From Data Volume to Strategic Intelligence
As data sources multiply, the potential for insight grows—but so does the complexity of managing it. The ability to layer demographic profiles with behavioral, social, geospatial, and transactional data creates combinations that can reveal unmet needs, surface competitive vulnerabilities, and identify customer segments that weren't previously visible. The value of each additional data attribute compounds when combined with others; patterns emerge at intersections that would be invisible in any single stream.
But this potential is undermined without the foundational capabilities to support it. Organizations that pursue big data initiatives without having established consistent terminology, clean data governance, and structured content practices find that they're processing more noise alongside the signal—compounding the problem of finding actionable insight rather than solving it. Internal knowledge, too, is an underutilized asset. Before external-facing applications can be optimized, organizations must be able to find and reuse high-value content internally—reducing the duplication, friction, and institutional amnesia that slow down the enterprise and erode competitive agility.

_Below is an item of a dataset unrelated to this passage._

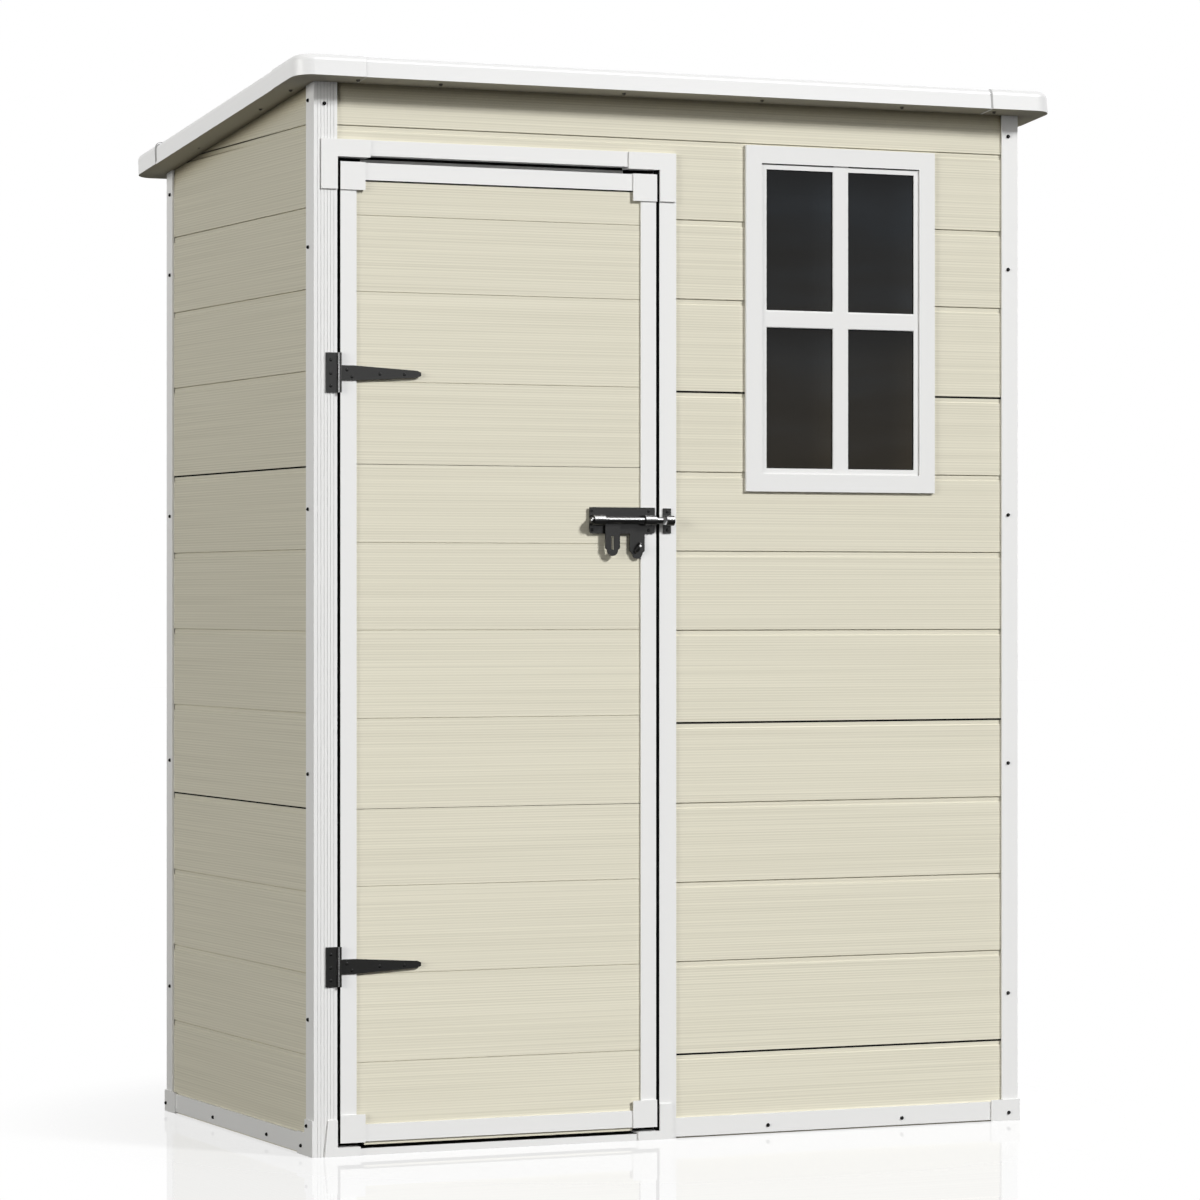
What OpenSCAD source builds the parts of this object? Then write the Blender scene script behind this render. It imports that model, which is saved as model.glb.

The competitive prescription is consistent across industries and organizational types: start with business objectives at the level of specific processes rather than abstract strategy; get the information fundamentals in order—governance, language standardization, content curation, data quality at the source; align technology investments to the processes they're meant to improve; and build the measurement infrastructure to know whether any of it is working. Organizations that do this faster, and more thoroughly, than their competitors are the ones that turn technology investment into durable advantage. Those that don't will find that the same tools that promised transformation have delivered only additional overhead.